Quality Enhancement of MIROS Wave Radar Data at Ieodo Ocean Research Station Using ANN

  • Donghyun Park;Kideok Do;Miyoung Yun;Jin-Yong Jeong
    • Journal of Ocean Engineering and Technology
    • /
    • v.38 no.3
    • /
    • pp.103-114
    • /
    • 2024
  • Remote sensing wave observation data are crucial when analyzing ocean waves, the main external force of coastal disasters. Nevertheless, it has limitations in accuracy when used in low-wind environments. Therefore, this study collected the raw data from MIROS Wave and Current Radar (MWR) and wave radar at the Ieodo Ocean Research Station (IORS) and applied the optimal filter by combining filters provided by MIROS software.

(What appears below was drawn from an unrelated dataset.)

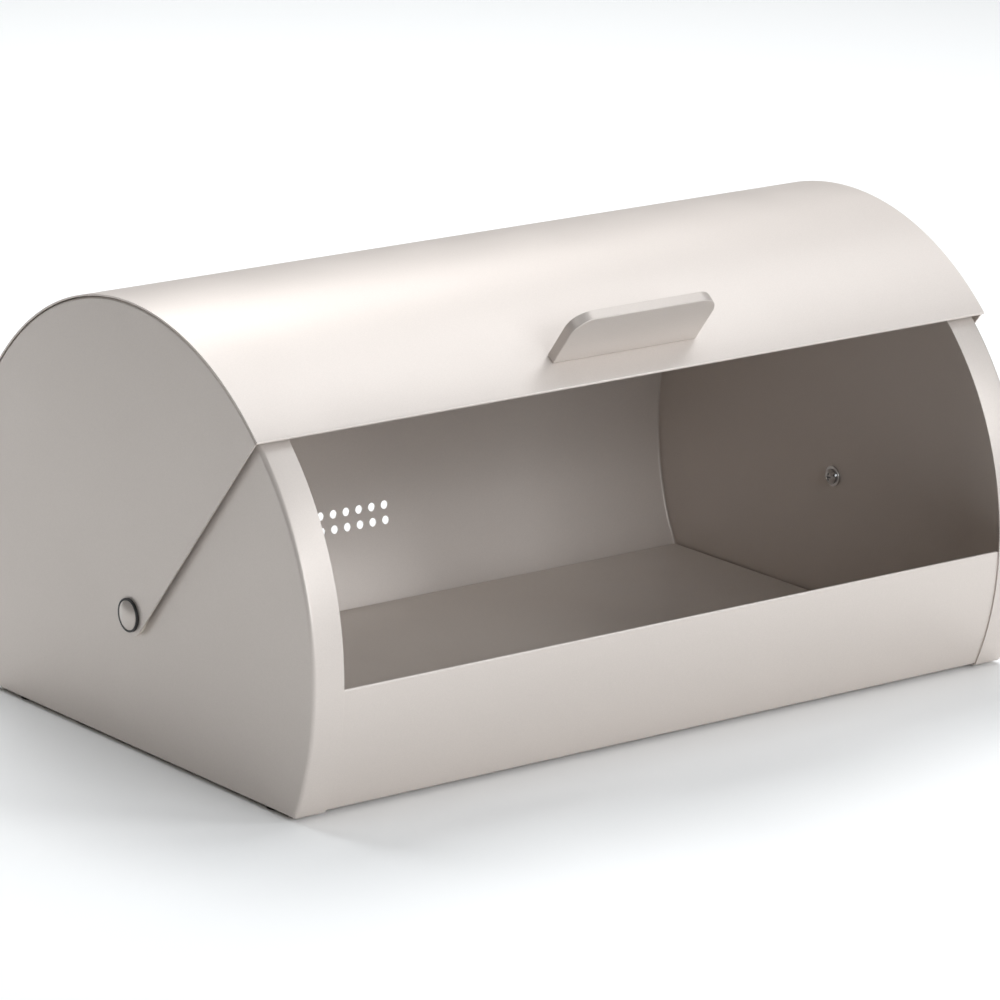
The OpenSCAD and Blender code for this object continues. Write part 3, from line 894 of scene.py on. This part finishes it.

The data were validated by a comparison with South Jeju ocean buoy data. The results showed it maintained accuracy for significant wave height, but errors were observed in significant wave periods and extreme waves. Hence, this study used an artificial neural network (ANN) to improve these errors. The ANN was generalized by separating the data into training and test datasets through stratified sampling, and the optimal model structure was derived by adjusting the hyperparameters. The application of ANN effectively improved the accuracy in significant wave periods and high wave conditions. Consequently, this study reproduced past wave data by enhancing the reliability of the MWR, contributing to understanding wave generation and propagation in storm conditions, and improving the accuracy of wave prediction. On the other hand, errors persisted under high wave conditions because of wave shadow effects, necessitating more data collection and future research.